Does anyone know if there are any detailed maps of Portugal, like the British Ordnance Survey maps which show contours and geographical features? Ideal for walkers, ramblers, cyclists, nature lovers, etc.? Thanks!


----------



## Aronsky

tzanth said:


> Does anyone know if there are any detailed maps of Portugal, like the British Ordnance Survey maps which show contours and geographical features? Ideal for walkers, ramblers, cyclists, nature lovers, etc.? Thanks!


Yes, I believe you can purchase them, they are known as Military Maps, try FNAC in Lisboa.

However, they are also available free of charge online (for browsing) and are quite detailed. See:

IGeoE-SIG - Instituto Geográfico do Exército

That website covers the whole of Portugal and you will see that they are quite like the OS maps of England.


----------



## Kingfibber

Hi tzanth,

we purchased the Military maps for our surrounding area.
They are good, but not as good as the OS maps.
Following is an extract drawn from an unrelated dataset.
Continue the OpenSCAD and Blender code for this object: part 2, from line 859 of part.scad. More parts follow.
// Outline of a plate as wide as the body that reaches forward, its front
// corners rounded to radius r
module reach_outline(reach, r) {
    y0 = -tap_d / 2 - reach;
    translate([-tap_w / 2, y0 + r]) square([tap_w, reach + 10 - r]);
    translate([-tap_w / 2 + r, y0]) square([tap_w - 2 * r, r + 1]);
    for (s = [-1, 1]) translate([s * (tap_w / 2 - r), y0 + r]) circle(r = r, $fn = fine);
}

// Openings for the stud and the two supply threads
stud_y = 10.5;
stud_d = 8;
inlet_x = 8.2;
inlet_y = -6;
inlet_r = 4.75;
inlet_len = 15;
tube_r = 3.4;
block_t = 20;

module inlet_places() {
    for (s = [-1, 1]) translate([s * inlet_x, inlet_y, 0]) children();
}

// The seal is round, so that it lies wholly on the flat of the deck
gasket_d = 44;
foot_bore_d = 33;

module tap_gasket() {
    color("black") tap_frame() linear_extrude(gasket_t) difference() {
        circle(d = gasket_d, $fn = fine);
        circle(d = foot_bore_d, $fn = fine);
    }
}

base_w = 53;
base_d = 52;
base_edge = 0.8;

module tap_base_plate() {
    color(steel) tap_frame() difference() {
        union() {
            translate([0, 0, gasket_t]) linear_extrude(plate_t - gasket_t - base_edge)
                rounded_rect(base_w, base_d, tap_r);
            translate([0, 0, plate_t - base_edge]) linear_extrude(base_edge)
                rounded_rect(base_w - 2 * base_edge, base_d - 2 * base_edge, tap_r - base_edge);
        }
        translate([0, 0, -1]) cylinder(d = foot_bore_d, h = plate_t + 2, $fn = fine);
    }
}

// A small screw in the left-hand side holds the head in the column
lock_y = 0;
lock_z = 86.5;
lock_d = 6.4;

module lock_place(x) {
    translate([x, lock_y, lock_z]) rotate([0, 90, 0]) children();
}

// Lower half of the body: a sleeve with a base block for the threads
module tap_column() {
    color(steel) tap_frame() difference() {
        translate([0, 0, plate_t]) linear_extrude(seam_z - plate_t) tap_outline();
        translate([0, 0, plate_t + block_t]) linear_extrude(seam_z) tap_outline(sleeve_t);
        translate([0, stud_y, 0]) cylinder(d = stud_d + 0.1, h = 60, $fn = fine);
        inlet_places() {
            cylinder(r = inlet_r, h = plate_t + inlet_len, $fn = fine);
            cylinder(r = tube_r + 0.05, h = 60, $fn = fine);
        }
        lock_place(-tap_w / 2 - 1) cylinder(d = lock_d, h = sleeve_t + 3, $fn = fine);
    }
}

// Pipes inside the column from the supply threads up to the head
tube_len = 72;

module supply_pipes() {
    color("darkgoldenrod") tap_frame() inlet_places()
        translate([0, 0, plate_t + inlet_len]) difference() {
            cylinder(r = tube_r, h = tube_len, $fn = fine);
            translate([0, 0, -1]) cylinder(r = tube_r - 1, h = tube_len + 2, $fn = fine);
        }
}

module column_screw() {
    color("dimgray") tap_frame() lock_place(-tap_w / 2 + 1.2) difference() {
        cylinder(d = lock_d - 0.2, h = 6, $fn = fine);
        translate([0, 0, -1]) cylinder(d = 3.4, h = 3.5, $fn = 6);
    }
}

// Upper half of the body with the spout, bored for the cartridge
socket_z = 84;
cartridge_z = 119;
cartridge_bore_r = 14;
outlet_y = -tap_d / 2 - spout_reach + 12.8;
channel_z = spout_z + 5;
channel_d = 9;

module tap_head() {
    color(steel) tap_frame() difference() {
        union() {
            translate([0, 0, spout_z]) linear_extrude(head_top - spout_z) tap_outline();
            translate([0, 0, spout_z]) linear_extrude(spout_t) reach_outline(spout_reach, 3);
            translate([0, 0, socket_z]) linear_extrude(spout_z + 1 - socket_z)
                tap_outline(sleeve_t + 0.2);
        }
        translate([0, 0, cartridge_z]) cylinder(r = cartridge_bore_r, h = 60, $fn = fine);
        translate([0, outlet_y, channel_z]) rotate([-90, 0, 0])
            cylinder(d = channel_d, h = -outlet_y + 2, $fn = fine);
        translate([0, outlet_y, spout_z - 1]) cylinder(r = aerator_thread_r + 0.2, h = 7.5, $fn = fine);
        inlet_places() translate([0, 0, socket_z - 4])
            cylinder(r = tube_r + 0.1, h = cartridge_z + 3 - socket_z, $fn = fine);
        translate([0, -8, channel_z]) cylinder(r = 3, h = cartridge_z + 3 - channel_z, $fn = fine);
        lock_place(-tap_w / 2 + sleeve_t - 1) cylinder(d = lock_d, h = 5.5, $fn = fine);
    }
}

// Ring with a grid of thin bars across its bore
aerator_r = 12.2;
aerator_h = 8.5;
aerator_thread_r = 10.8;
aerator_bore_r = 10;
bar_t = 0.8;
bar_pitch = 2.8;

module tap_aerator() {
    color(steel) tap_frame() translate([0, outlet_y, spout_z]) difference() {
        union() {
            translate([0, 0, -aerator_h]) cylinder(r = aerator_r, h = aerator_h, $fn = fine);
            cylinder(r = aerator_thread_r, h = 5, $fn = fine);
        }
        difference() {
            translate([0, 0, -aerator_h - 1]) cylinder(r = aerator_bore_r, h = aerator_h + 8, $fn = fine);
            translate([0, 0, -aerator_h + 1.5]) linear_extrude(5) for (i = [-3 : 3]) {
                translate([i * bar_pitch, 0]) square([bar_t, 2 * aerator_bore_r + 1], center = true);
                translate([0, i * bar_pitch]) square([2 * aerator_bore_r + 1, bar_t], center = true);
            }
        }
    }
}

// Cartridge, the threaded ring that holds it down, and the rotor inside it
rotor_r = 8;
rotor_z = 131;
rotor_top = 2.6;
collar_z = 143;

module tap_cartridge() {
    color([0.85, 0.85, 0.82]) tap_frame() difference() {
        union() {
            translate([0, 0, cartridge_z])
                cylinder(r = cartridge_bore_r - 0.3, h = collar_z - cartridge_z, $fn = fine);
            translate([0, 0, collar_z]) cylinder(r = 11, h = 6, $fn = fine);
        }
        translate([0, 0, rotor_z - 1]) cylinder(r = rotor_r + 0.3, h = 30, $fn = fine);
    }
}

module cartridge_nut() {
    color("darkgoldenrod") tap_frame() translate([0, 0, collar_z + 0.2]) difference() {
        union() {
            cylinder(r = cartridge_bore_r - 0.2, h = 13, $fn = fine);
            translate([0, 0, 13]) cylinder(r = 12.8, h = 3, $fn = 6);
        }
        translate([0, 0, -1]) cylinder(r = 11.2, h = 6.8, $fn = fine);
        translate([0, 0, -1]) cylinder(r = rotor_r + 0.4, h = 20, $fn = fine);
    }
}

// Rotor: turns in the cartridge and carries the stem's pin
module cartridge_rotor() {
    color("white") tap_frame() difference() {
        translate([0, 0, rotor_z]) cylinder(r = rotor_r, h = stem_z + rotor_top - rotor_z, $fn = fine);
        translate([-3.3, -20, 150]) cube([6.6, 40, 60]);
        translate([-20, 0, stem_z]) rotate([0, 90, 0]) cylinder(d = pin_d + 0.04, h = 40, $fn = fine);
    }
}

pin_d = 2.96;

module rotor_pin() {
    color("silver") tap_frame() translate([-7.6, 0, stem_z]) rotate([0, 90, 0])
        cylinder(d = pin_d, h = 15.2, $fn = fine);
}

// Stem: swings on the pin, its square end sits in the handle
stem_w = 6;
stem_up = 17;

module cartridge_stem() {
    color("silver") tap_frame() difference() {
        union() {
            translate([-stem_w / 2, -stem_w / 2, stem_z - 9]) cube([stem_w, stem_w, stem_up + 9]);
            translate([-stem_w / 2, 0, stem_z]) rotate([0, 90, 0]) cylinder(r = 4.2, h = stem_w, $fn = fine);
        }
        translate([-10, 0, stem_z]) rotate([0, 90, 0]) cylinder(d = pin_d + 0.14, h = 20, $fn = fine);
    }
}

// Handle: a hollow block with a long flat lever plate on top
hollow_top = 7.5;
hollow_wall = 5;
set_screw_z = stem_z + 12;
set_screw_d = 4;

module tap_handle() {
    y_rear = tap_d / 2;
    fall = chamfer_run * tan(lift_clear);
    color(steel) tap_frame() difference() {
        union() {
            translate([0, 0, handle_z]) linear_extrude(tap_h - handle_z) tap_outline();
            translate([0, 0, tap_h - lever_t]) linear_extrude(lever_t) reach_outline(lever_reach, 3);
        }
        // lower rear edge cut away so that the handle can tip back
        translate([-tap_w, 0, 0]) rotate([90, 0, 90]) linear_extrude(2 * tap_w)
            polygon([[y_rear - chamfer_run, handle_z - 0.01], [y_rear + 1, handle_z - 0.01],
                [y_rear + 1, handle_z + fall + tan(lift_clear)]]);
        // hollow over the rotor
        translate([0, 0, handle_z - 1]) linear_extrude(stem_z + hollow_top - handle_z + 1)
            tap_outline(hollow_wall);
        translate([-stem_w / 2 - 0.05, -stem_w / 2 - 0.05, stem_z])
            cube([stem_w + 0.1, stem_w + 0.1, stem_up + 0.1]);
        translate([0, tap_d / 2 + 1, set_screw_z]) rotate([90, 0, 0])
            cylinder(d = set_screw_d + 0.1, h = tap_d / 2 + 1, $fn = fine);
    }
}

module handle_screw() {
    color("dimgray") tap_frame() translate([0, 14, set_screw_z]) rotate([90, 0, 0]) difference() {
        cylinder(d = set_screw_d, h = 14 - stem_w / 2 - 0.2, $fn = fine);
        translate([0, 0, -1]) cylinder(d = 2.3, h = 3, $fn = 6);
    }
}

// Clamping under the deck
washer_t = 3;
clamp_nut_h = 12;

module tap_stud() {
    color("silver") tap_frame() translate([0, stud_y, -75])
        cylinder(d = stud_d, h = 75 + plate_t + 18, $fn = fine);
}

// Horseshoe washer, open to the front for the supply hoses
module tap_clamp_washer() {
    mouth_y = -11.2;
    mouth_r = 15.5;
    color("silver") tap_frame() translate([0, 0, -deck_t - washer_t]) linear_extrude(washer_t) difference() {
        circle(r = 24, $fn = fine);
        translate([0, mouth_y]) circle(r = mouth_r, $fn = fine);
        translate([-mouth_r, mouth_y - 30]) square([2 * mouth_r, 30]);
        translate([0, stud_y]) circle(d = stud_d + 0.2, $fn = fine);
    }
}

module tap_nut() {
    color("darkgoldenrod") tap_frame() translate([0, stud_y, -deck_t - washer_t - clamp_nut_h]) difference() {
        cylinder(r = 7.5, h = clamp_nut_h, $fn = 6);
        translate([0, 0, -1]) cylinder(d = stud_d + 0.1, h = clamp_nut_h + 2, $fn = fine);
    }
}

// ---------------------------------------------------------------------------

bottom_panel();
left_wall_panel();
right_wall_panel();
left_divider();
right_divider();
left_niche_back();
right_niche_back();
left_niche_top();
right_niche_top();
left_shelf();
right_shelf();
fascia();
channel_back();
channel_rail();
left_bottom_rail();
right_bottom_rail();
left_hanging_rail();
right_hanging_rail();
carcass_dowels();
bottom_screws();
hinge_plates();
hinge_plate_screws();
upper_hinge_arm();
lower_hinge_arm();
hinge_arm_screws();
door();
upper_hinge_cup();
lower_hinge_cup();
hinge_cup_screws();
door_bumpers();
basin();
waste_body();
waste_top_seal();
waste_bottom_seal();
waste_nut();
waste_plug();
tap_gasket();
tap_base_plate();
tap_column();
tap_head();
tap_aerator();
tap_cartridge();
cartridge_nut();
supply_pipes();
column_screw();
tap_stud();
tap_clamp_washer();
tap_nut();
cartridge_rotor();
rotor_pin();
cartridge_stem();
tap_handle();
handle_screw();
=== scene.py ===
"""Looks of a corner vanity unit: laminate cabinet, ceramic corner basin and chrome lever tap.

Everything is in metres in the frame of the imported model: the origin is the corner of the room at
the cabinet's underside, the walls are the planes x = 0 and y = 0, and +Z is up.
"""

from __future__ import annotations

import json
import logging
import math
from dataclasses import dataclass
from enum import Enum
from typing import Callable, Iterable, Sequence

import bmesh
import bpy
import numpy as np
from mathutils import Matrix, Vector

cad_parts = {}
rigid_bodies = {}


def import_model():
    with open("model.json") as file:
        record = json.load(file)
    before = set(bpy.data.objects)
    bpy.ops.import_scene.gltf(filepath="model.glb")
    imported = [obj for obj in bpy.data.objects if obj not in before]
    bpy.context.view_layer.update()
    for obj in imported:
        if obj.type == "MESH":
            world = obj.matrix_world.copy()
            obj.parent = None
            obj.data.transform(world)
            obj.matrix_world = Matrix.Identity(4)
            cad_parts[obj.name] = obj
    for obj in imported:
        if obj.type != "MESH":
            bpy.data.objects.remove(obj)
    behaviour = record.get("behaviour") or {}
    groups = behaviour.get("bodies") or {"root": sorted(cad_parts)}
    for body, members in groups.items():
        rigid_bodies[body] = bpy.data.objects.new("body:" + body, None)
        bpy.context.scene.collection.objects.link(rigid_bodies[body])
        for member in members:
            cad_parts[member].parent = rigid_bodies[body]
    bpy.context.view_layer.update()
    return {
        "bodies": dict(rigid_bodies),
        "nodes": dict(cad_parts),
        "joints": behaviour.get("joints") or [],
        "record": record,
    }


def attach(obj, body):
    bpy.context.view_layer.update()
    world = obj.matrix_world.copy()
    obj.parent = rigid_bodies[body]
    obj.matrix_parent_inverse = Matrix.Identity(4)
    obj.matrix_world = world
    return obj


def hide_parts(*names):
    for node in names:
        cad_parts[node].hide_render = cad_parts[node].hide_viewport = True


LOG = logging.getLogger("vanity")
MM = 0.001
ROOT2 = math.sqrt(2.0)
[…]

I use WikiLoc on my iphone or ipad to check out walks in my area.
You will find plenty of walks with photos & tips etc.

regards

Sent from my iPad using ExpatForum


----------



## Aronsky

Kingfibber said:


> Hi tzanth,
> 
> we purchased the Military maps for our surrounding area.
> They are good, but not as good as the OS maps.
> 
> I use WikiLoc on my iphone or ipad to check out walks in my area.
> You will find plenty of walks with photos & tips etc.
> 
> regards
> 
> Sent from my iPad using ExpatForum


Hi Kingfibber, thanks for the Wikiloc suggestion. I had never heard of this website but just taken a look and it is an excellent resource!

Best wishes
Anton


----------



## Kingfibber

Glad you found it useful!

I get regular emails telling me when someone has posted a trail
in my area....

The military maps ate worth having, if only so you can look at them offline.

What area are you based in?

I may have some suggestions for your walks?
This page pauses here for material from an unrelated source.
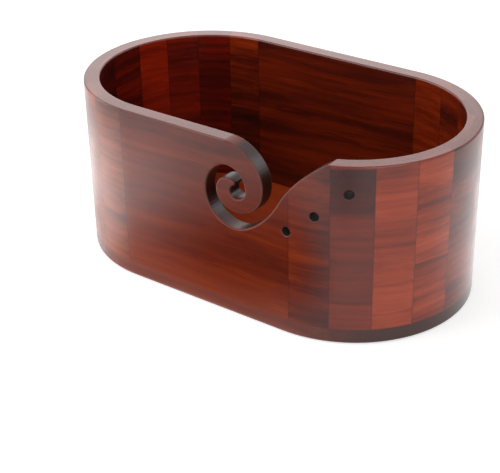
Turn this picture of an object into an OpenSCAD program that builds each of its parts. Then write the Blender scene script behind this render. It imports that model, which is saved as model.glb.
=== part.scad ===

Sent from my iPad using ExpatForum


----------



## Aronsky

Kingfibber said:


> Glad you found it useful!
> 
> I get regular emails telling me when someone has posted a trail
> in my area....
> 
> The military maps ate worth having, if only so you can look at them offline.
> 
> What area are you based in?
> 
> I may have some suggestions for your walks?
> 
> Sent from my iPad using ExpatForum


Hi there,

I'm based near Arganil and would love to hear about any walks in this region that you could suggest or links to any sites online.

Many thanks
Anton


----------



## christopherdouglas

*Wikiloc-brilliant*



Kingfibber said:


> Hi tzanth,
> 
> we purchased the Military maps for our surrounding area.
> They are good, but not as good as the OS maps.
> 
> I use WikiLoc on my iphone or ipad to check out walks in my area.
> You will find plenty of walks with photos & tips etc.
> 
> regards
> 
> Sent from my iPad using ExpatForum


Wow.
I'd not seen this site before either. Just downloaded the App to my phone. Brilliant. Very clear, fast and easy to use.
Thanks for posting it,
Regards,
Chris


----------



## Kingfibber

HI guys,

apologies for delay, but I have been in transit from overseas.
Back in UK now but jetlag a killer!

Friend of mine suggested a site called Gaia (app also) he uses it as I use wikiloc.

May be worth a look? I will trial it & let you know!

I am yet to get to Arganil Anton, maybe if you post some trails, I will come & explore!

Sent from my iPad using ExpatForum


----------